Real Estate provisions of France-Luxembourg Double Tax Treaty amended

by: By: SAMANTHA NONNENKAMP

Luxembourg and France have initialed a side-letter amending the real estate income provisions of the double tax treaty concluded on April 1st, 1958.
As the Luxembourg tax authorities reported today, Luxembourg and France initialed in July a side-letter amending the Double Tax Treaty (the “Treaty”) they concluded on April 1st, 1958.
Purpose
The aim of the amendment of the Treaty is to enable the taxation of profits, income and gains arising from the running and sale of immovable property in the State in which the immovable property is located (amendment to Article 3 of the Treaty). This will apply whether the immovable property is owned by an individual, a Company or a look through entity and whether or not the immovable property is to be allocated to a permanent establishment.

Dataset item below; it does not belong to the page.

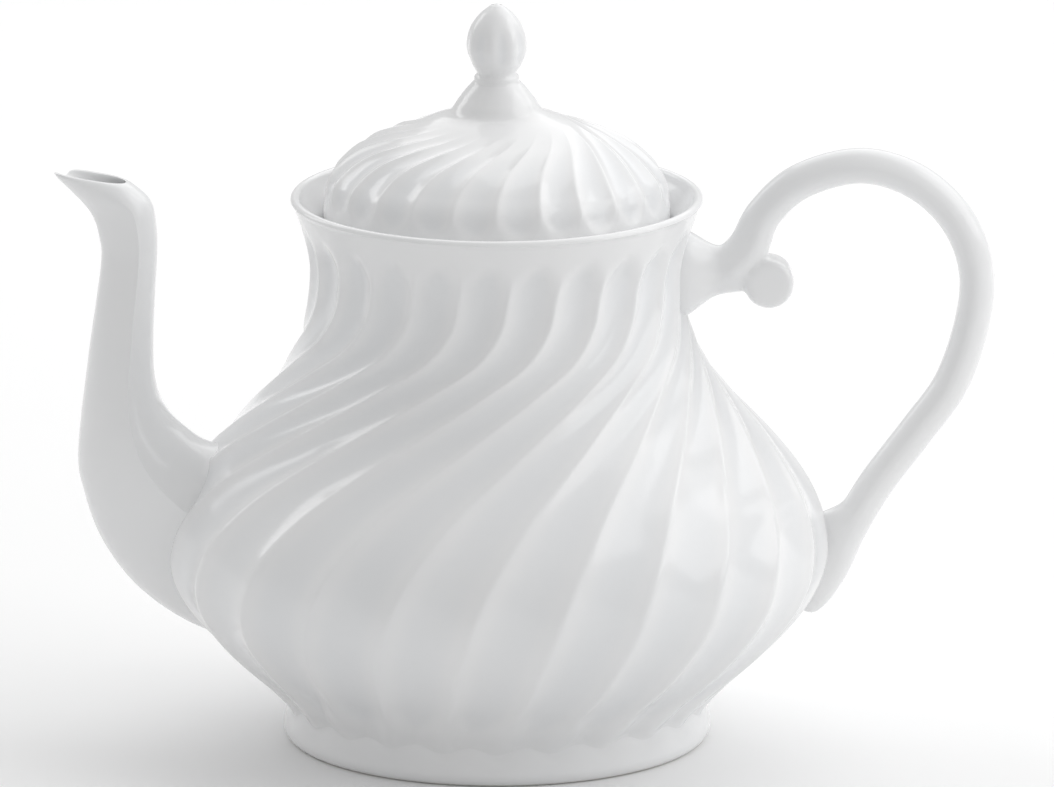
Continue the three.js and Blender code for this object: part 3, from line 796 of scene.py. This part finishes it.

In other words the qualification of the income as real estate income will prevail over the provisions dealing with the taxation of business income connected to a permanent establishment (amendment to Article 4 of the Treaty).
The side-letter introduces also an identical provision in respect of professional income, according to which the qualification of the income as real estate income within the meaning of article 4 will prevail over a qualification as professional income within the meaning of Article 15 of the Treaty.
Objectives and implications
The objective of the amendments to the Treaty is to avoid situations, such as in the La Coasta case (12831/14442c), where income from immovable property was qualified differently by the Contracting States involved (real estate income versus business income), so that the income was finally considered as taxable in neither of the States: Luxembourg considered that income realized by a Luxembourg Company and arising from a French immovable property was to be regarded as taxable in France according to Article 3 of the Treaty whereas France considered that such income was business income taxable in France only to the extent it is connected to a French permanent establishment (“PE”) of the Luxembourg Company (Article 4 of the Treaty). In absence of such PE, France considered that the income was not taxable in France and at the end, the income was neither taxed in France nor in Luxembourg.
The side-letter does not entail any provision according to which capital gains realized upon the sale of shares of a company the assets of which mainly consist in real estate assets will be considered as real estate income (i.e. will not be considered as income from movable property). Structures involving a Luxembourg fully taxable company investing in French immovable property via a French real estate company should therefore not be affected by the present amendments to the Treaty: the income realized upon the sale of the shares in the French real estate company should remain a capital gain which should be only taxable in Luxembourg. 
Entry into force
The side-letter will enter into force once each country has gone through its approval process and notified the other country that the process has been completed. Furthermore, the Treaty will apply to income in relation to the calendar year (or any tax year starting after January 1st) following the entry into force of the Treaty, which means that the Treaty will apply at the earliest as from January 1st 2008 to the extent France and Luxembourg approve the side-letter before the end of the year 2007. 
Unofficial translation into English of the amendments to the Treaty as introduced by the side-letter
  • New wording of Article 3 of the Treaty:

    §1. Income from immovable property and property accessory thereto, including profits from agricultural and forestry undertakings, may be taxed only in the State in which the property is situated.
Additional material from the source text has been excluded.